La vie fait parfois preuve d’ironie. L’itinéraire suivi par Sharon Jones en est pour le moins une preuve cruelle. Sa carrière démarre à l’église et dans des formations soul locales, dans lesquelles elle officiera dans les chœurs. Elle devra vivre l’âge d’or de sa musique en retrait et c’est seulement au début des années 2000 qu’elle connaitra le succès en tant que chanteuse solo, après avoir quitté le monde de la musique pour faire convoyeuse de fonds ou encore gardienne de prison durant de longues années.
Avec son groupe, les Dap-kings, elle créera un univers soul suranné et authentique, évoquant cette époque qui l’a vue évoluer dans l’ombre des autres. Le son qu’elle développera sera pur et dénué d’artifices (sans synthétiseurs ni samples). Malheureusement, en 2016 le crabe maudit s’empare de son corps et malgré sa farouche résistance, aura raison d’elle. Sa dernière tournée devra être annulée, mais toutefois elle continuera, aux prises avec son cancer, à venir enregistrer au studio.
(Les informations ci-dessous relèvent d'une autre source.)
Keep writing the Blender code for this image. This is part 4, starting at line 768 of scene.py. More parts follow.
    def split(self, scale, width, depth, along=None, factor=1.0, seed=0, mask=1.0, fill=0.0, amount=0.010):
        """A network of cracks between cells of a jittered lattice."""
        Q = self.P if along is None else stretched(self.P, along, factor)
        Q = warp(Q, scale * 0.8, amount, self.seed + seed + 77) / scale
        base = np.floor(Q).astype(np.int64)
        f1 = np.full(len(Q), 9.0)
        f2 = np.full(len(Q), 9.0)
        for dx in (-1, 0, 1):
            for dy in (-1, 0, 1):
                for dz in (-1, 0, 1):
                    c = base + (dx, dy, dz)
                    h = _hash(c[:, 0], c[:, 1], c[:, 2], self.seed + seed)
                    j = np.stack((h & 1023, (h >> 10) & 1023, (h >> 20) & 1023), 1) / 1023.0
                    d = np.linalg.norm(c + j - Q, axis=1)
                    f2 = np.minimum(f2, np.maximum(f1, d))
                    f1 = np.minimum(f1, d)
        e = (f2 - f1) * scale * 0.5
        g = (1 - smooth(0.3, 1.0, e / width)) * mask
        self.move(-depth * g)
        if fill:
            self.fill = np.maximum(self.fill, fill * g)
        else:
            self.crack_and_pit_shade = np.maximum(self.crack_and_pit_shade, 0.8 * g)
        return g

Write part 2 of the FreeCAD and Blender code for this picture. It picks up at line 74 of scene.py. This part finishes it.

Un an plus tard, voici son héritage : A Soul of a Woman. Difficile de juger objectivement cet album sans être ému par cette voix. Elle serait comme un bijou, témoignage intact et pur du passé. Les Dap-Kings, gardiens du temple, livrent donc une superbe production, sans fards et simple, à l’image de la chanteuse, parlant à l’âme au-delà des mots.